— begin Given material —

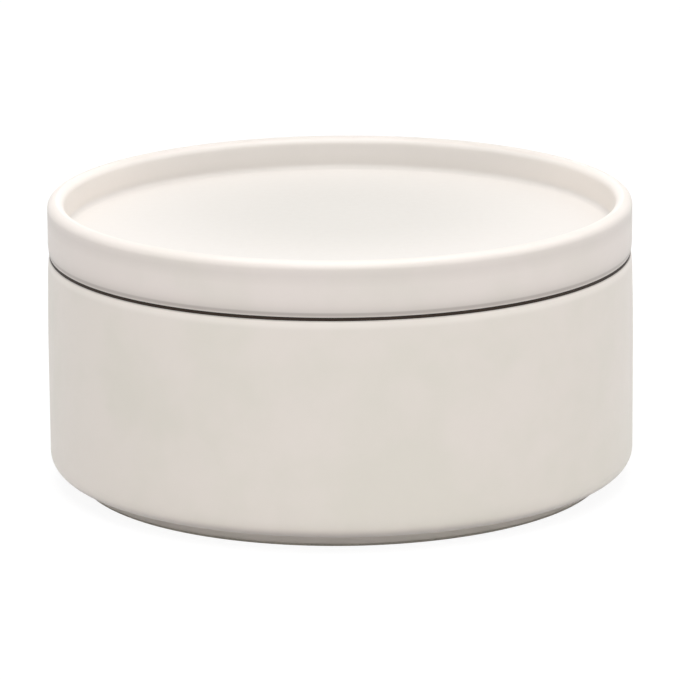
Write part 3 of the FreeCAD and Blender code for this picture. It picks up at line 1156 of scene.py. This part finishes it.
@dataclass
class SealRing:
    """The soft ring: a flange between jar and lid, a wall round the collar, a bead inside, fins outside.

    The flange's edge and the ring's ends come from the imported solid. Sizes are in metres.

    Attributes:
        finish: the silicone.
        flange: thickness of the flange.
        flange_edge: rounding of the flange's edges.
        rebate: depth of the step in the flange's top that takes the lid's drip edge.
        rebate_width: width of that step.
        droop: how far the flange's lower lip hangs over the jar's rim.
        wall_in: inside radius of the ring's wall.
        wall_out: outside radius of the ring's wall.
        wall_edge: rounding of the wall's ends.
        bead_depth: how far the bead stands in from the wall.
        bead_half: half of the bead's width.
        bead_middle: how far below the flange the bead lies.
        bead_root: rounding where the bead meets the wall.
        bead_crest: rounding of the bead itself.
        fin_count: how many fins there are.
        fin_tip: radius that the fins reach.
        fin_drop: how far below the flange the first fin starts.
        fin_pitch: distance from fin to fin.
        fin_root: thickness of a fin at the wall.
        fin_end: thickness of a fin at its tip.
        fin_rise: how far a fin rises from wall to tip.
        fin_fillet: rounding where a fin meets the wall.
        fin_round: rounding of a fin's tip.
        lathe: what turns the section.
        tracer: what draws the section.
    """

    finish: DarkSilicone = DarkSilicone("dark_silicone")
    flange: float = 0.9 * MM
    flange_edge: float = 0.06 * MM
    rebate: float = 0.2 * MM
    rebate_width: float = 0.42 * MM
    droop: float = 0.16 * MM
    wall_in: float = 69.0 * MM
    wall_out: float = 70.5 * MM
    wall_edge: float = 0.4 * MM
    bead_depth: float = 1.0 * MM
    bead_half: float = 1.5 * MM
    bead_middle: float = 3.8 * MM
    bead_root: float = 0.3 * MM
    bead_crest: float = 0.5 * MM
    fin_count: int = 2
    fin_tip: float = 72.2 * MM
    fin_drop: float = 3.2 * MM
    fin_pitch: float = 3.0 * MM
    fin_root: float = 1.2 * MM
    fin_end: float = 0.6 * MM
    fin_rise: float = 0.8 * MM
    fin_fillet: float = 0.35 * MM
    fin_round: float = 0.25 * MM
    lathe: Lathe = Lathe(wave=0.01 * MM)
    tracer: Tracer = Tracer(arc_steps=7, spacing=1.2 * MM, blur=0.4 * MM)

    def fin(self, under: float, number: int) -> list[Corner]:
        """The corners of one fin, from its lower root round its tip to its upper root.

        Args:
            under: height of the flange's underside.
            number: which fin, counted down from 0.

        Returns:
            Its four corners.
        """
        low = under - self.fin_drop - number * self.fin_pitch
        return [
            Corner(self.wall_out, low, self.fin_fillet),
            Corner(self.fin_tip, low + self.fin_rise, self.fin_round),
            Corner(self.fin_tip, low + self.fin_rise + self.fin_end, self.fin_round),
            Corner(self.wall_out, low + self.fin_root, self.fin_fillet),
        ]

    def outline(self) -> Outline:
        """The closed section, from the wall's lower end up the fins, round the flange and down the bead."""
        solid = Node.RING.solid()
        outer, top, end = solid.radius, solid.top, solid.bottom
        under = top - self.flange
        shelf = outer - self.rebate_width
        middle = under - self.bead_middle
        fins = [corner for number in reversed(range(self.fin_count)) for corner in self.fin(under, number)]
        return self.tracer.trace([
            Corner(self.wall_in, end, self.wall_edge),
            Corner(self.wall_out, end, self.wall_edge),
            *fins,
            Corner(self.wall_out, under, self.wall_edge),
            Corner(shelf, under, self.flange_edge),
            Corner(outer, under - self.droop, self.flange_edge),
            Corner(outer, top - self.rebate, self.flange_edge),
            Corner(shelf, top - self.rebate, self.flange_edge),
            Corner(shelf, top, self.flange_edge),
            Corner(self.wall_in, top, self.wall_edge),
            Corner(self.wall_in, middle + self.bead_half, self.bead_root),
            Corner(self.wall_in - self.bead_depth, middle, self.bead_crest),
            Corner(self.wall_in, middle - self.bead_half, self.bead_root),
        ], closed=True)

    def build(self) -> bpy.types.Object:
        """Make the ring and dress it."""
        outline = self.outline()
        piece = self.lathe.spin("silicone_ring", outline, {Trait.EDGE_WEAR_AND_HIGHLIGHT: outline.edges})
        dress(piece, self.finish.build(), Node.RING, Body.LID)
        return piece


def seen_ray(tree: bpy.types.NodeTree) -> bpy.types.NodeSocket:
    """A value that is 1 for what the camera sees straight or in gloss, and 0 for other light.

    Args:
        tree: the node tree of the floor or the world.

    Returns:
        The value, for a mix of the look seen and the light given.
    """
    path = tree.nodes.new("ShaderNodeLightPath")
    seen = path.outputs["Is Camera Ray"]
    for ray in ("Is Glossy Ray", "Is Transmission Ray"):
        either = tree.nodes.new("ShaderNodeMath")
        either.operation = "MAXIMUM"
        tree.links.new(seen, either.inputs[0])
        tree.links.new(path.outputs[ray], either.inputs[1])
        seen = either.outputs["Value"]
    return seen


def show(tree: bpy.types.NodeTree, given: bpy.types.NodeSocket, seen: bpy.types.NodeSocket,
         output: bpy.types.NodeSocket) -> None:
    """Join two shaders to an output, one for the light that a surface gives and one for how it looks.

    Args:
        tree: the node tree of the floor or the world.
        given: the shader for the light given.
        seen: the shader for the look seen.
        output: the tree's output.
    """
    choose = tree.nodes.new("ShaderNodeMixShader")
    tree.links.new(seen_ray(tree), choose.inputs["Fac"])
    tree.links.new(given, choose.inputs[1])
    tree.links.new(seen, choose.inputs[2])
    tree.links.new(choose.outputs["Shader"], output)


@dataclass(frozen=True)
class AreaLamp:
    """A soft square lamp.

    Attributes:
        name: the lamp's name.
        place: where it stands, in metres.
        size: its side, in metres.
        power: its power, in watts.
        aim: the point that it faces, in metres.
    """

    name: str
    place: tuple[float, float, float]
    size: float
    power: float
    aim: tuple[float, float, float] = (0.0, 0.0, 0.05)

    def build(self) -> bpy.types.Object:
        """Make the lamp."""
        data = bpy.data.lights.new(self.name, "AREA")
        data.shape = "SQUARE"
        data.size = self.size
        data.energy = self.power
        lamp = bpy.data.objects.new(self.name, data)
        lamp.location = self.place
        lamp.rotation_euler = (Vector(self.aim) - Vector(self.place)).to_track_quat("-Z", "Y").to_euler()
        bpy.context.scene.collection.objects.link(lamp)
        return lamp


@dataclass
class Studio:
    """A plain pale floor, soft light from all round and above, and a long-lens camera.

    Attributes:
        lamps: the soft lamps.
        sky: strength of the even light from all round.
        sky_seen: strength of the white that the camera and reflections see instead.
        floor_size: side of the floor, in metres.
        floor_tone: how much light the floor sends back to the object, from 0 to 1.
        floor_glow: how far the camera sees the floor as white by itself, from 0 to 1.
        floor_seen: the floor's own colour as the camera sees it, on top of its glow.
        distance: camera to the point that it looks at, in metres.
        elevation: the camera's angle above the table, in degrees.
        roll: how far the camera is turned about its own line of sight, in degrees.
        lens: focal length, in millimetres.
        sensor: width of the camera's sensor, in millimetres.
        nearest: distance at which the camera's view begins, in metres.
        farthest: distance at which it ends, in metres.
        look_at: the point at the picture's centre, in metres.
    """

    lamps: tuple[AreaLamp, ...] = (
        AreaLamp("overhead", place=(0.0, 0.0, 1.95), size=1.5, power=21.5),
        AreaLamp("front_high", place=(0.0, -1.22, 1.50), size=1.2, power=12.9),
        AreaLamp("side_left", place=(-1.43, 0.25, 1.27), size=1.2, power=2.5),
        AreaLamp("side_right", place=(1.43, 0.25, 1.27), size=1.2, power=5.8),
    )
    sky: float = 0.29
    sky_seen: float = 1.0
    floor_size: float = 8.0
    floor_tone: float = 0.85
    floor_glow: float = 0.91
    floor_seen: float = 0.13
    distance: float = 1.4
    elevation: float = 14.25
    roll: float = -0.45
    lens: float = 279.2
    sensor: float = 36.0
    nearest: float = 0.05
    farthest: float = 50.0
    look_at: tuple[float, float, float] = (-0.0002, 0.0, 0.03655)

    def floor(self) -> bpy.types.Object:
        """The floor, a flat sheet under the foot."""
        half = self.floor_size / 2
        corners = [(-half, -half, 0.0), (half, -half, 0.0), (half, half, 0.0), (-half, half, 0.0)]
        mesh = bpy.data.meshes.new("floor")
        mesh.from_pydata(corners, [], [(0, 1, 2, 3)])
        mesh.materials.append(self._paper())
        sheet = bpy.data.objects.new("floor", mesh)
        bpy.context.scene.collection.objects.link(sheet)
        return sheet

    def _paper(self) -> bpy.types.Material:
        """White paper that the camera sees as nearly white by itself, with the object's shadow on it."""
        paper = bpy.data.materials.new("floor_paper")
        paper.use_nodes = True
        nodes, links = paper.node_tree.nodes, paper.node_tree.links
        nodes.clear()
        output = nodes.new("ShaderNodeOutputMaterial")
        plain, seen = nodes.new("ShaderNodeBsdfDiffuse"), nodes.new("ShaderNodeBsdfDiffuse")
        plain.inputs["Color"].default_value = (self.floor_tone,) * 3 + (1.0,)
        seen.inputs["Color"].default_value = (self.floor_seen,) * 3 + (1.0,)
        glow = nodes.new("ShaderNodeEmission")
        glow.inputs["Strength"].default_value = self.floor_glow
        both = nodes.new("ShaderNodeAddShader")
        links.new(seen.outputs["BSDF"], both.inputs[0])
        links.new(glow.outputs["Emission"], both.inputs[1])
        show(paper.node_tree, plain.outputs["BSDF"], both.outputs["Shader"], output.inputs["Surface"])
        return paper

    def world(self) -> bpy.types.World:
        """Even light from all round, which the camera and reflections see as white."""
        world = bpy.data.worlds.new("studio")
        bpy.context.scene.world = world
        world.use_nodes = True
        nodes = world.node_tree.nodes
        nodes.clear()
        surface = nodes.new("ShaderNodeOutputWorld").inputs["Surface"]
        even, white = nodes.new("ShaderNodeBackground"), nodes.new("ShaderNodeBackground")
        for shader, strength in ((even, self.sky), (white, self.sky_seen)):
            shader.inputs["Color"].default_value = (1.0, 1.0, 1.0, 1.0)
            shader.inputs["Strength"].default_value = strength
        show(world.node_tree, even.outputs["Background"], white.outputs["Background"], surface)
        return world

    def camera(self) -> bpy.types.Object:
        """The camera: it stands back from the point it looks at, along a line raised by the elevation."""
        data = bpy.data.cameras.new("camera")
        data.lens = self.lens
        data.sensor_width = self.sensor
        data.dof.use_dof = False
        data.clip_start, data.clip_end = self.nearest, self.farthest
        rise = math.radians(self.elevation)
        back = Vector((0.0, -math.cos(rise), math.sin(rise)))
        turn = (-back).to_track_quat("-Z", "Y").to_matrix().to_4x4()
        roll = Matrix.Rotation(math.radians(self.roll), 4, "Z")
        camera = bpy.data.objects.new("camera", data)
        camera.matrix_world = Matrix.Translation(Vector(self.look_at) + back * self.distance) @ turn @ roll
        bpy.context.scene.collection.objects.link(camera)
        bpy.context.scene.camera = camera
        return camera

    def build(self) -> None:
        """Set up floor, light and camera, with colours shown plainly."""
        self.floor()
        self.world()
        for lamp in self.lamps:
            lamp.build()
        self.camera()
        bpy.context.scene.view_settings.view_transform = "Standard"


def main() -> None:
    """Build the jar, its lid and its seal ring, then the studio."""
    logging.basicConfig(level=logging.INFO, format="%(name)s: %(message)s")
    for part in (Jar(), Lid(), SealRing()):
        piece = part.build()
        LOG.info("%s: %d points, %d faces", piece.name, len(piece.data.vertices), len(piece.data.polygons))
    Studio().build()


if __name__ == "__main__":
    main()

— end Given material —

Challenge :: Restate word for word only the lines running from the beginning of the data to the line holding "The flange's edge and", both included.

Answer to this exercise ::
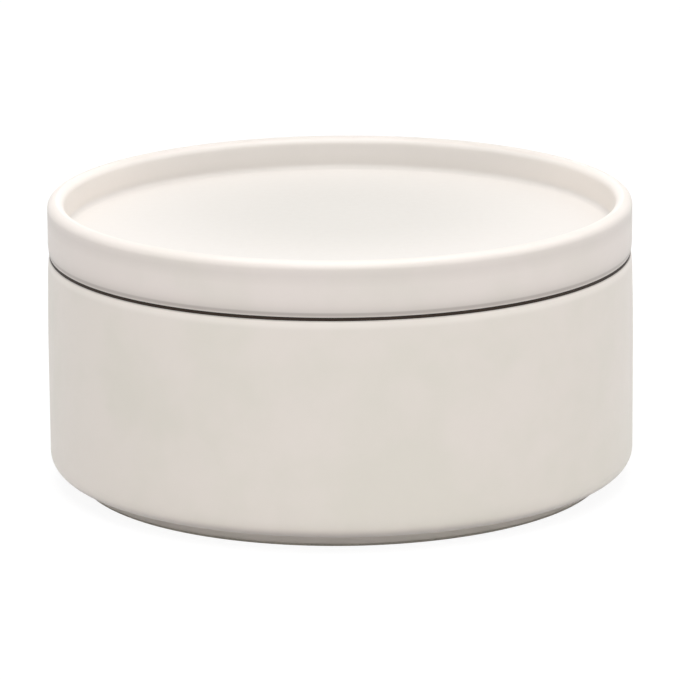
Write part 3 of the FreeCAD and Blender code for this picture. It picks up at line 1156 of scene.py. This part finishes it.
@dataclass
class SealRing:
    """The soft ring: a flange between jar and lid, a wall round the collar, a bead inside, fins outside.

    The flange's edge and the ring's ends come from the imported solid. Sizes are in metres.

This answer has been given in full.